Information provided:
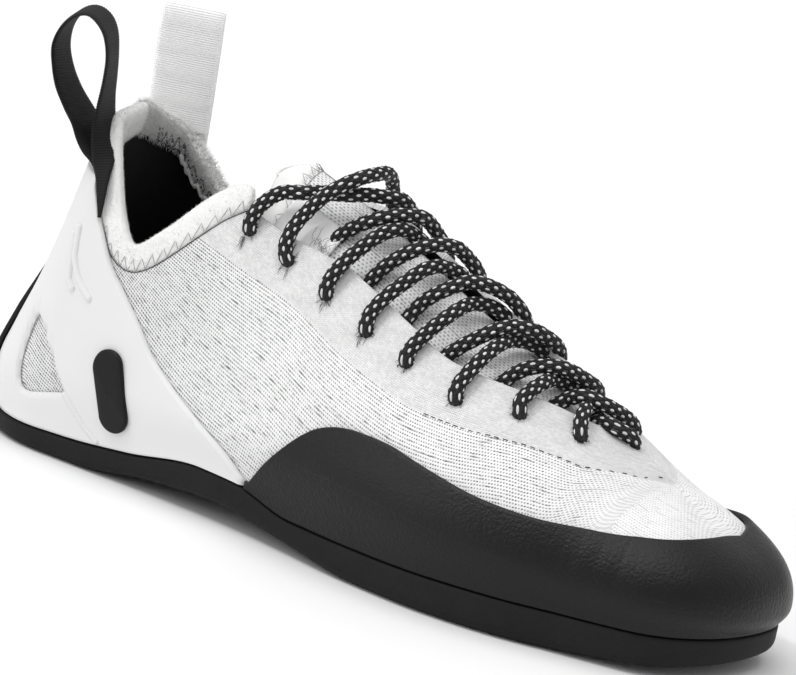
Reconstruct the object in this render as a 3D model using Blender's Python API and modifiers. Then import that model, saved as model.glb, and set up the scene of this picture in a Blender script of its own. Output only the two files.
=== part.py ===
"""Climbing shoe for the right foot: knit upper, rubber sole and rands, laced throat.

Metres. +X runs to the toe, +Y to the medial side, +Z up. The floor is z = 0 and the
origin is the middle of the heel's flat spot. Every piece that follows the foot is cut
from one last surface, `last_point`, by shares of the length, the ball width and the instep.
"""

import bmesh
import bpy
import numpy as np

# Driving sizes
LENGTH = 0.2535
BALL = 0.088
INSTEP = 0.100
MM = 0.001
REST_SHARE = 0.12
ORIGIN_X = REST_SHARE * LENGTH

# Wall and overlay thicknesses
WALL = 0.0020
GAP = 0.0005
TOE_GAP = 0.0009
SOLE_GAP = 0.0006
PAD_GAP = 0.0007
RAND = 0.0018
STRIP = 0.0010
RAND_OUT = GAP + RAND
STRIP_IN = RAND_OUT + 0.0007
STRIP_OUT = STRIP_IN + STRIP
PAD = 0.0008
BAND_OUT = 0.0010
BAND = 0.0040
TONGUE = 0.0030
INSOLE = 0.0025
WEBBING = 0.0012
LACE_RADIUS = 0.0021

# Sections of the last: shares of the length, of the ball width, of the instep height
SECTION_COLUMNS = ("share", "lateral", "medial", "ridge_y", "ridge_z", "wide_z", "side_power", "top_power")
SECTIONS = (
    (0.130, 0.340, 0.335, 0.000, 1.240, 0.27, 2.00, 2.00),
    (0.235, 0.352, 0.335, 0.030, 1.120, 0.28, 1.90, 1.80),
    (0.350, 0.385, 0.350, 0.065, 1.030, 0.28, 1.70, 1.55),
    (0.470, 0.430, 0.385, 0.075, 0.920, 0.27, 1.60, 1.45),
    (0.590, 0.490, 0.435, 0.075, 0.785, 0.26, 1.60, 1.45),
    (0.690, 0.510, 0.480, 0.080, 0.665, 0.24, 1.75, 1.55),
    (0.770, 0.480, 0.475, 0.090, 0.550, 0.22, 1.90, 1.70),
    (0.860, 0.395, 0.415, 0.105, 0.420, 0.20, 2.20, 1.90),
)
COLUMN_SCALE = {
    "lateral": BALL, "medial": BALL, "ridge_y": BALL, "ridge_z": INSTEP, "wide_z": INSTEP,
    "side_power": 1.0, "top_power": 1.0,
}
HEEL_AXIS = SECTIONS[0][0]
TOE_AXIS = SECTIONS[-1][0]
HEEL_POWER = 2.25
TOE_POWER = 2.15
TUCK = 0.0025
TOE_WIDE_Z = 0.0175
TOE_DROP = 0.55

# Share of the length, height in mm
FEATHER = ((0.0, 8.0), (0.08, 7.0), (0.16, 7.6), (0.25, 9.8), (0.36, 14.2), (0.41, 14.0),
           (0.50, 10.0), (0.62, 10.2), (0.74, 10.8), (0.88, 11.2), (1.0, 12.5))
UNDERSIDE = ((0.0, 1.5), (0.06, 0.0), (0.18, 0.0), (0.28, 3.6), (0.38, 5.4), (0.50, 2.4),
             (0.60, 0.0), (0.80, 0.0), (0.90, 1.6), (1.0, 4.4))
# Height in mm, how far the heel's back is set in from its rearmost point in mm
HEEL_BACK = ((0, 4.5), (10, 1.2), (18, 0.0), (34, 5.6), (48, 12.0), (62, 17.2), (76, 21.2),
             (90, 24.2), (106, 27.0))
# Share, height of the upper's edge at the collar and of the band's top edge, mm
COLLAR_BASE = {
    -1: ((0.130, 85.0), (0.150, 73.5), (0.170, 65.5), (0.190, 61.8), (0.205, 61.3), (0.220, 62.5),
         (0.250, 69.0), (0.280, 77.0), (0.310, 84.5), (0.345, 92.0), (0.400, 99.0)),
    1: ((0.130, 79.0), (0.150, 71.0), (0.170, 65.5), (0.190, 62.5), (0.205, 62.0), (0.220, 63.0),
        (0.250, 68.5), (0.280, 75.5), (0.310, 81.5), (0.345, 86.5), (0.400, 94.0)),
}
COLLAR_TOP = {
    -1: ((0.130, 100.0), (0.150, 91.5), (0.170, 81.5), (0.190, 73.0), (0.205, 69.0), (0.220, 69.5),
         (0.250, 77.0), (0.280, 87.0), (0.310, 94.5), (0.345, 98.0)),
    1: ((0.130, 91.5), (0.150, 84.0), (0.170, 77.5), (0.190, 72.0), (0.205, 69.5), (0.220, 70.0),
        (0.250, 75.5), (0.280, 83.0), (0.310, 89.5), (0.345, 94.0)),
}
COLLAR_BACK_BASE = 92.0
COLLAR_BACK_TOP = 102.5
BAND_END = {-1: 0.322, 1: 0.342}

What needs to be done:
Reproduce the listing shown above in its entirety, exactly.

Result of the exercise:
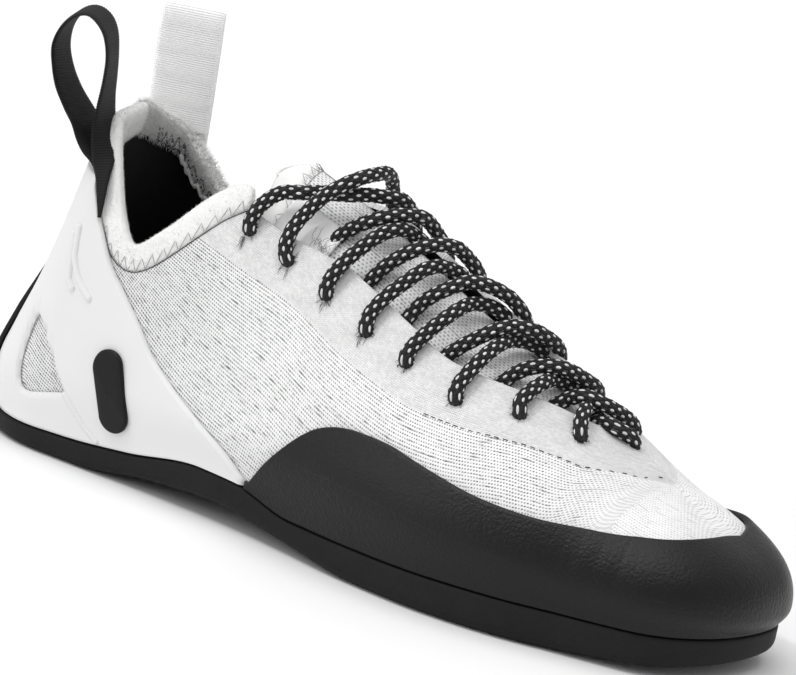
Reconstruct the object in this render as a 3D model using Blender's Python API and modifiers. Then import that model, saved as model.glb, and set up the scene of this picture in a Blender script of its own. Output only the two files.
=== part.py ===
"""Climbing shoe for the right foot: knit upper, rubber sole and rands, laced throat.

Metres. +X runs to the toe, +Y to the medial side, +Z up. The floor is z = 0 and the
origin is the middle of the heel's flat spot. Every piece that follows the foot is cut
from one last surface, `last_point`, by shares of the length, the ball width and the instep.
"""

import bmesh
import bpy
import numpy as np

# Driving sizes
LENGTH = 0.2535
BALL = 0.088
INSTEP = 0.100
MM = 0.001
REST_SHARE = 0.12
ORIGIN_X = REST_SHARE * LENGTH

# Wall and overlay thicknesses
WALL = 0.0020
GAP = 0.0005
TOE_GAP = 0.0009
SOLE_GAP = 0.0006
PAD_GAP = 0.0007
RAND = 0.0018
STRIP = 0.0010
RAND_OUT = GAP + RAND
STRIP_IN = RAND_OUT + 0.0007
STRIP_OUT = STRIP_IN + STRIP
PAD = 0.0008
BAND_OUT = 0.0010
BAND = 0.0040
TONGUE = 0.0030
INSOLE = 0.0025
WEBBING = 0.0012
LACE_RADIUS = 0.0021

# Sections of the last: shares of the length, of the ball width, of the instep height
SECTION_COLUMNS = ("share", "lateral", "medial", "ridge_y", "ridge_z", "wide_z", "side_power", "top_power")
SECTIONS = (
    (0.130, 0.340, 0.335, 0.000, 1.240, 0.27, 2.00, 2.00),
    (0.235, 0.352, 0.335, 0.030, 1.120, 0.28, 1.90, 1.80),
    (0.350, 0.385, 0.350, 0.065, 1.030, 0.28, 1.70, 1.55),
    (0.470, 0.430, 0.385, 0.075, 0.920, 0.27, 1.60, 1.45),
    (0.590, 0.490, 0.435, 0.075, 0.785, 0.26, 1.60, 1.45),
    (0.690, 0.510, 0.480, 0.080, 0.665, 0.24, 1.75, 1.55),
    (0.770, 0.480, 0.475, 0.090, 0.550, 0.22, 1.90, 1.70),
    (0.860, 0.395, 0.415, 0.105, 0.420, 0.20, 2.20, 1.90),
)
COLUMN_SCALE = {
    "lateral": BALL, "medial": BALL, "ridge_y": BALL, "ridge_z": INSTEP, "wide_z": INSTEP,
    "side_power": 1.0, "top_power": 1.0,
}
HEEL_AXIS = SECTIONS[0][0]
TOE_AXIS = SECTIONS[-1][0]
HEEL_POWER = 2.25
TOE_POWER = 2.15
TUCK = 0.0025
TOE_WIDE_Z = 0.0175
TOE_DROP = 0.55

# Share of the length, height in mm
FEATHER = ((0.0, 8.0), (0.08, 7.0), (0.16, 7.6), (0.25, 9.8), (0.36, 14.2), (0.41, 14.0),
           (0.50, 10.0), (0.62, 10.2), (0.74, 10.8), (0.88, 11.2), (1.0, 12.5))
UNDERSIDE = ((0.0, 1.5), (0.06, 0.0), (0.18, 0.0), (0.28, 3.6), (0.38, 5.4), (0.50, 2.4),
             (0.60, 0.0), (0.80, 0.0), (0.90, 1.6), (1.0, 4.4))
# Height in mm, how far the heel's back is set in from its rearmost point in mm
HEEL_BACK = ((0, 4.5), (10, 1.2), (18, 0.0), (34, 5.6), (48, 12.0), (62, 17.2), (76, 21.2),
             (90, 24.2), (106, 27.0))
# Share, height of the upper's edge at the collar and of the band's top edge, mm
COLLAR_BASE = {
    -1: ((0.130, 85.0), (0.150, 73.5), (0.170, 65.5), (0.190, 61.8), (0.205, 61.3), (0.220, 62.5),
         (0.250, 69.0), (0.280, 77.0), (0.310, 84.5), (0.345, 92.0), (0.400, 99.0)),
    1: ((0.130, 79.0), (0.150, 71.0), (0.170, 65.5), (0.190, 62.5), (0.205, 62.0), (0.220, 63.0),
        (0.250, 68.5), (0.280, 75.5), (0.310, 81.5), (0.345, 86.5), (0.400, 94.0)),
}
COLLAR_TOP = {
    -1: ((0.130, 100.0), (0.150, 91.5), (0.170, 81.5), (0.190, 73.0), (0.205, 69.0), (0.220, 69.5),
         (0.250, 77.0), (0.280, 87.0), (0.310, 94.5), (0.345, 98.0)),
    1: ((0.130, 91.5), (0.150, 84.0), (0.170, 77.5), (0.190, 72.0), (0.205, 69.5), (0.220, 70.0),
        (0.250, 75.5), (0.280, 83.0), (0.310, 89.5), (0.345, 94.0)),
}
COLLAR_BACK_BASE = 92.0
COLLAR_BACK_TOP = 102.5
BAND_END = {-1: 0.322, 1: 0.342}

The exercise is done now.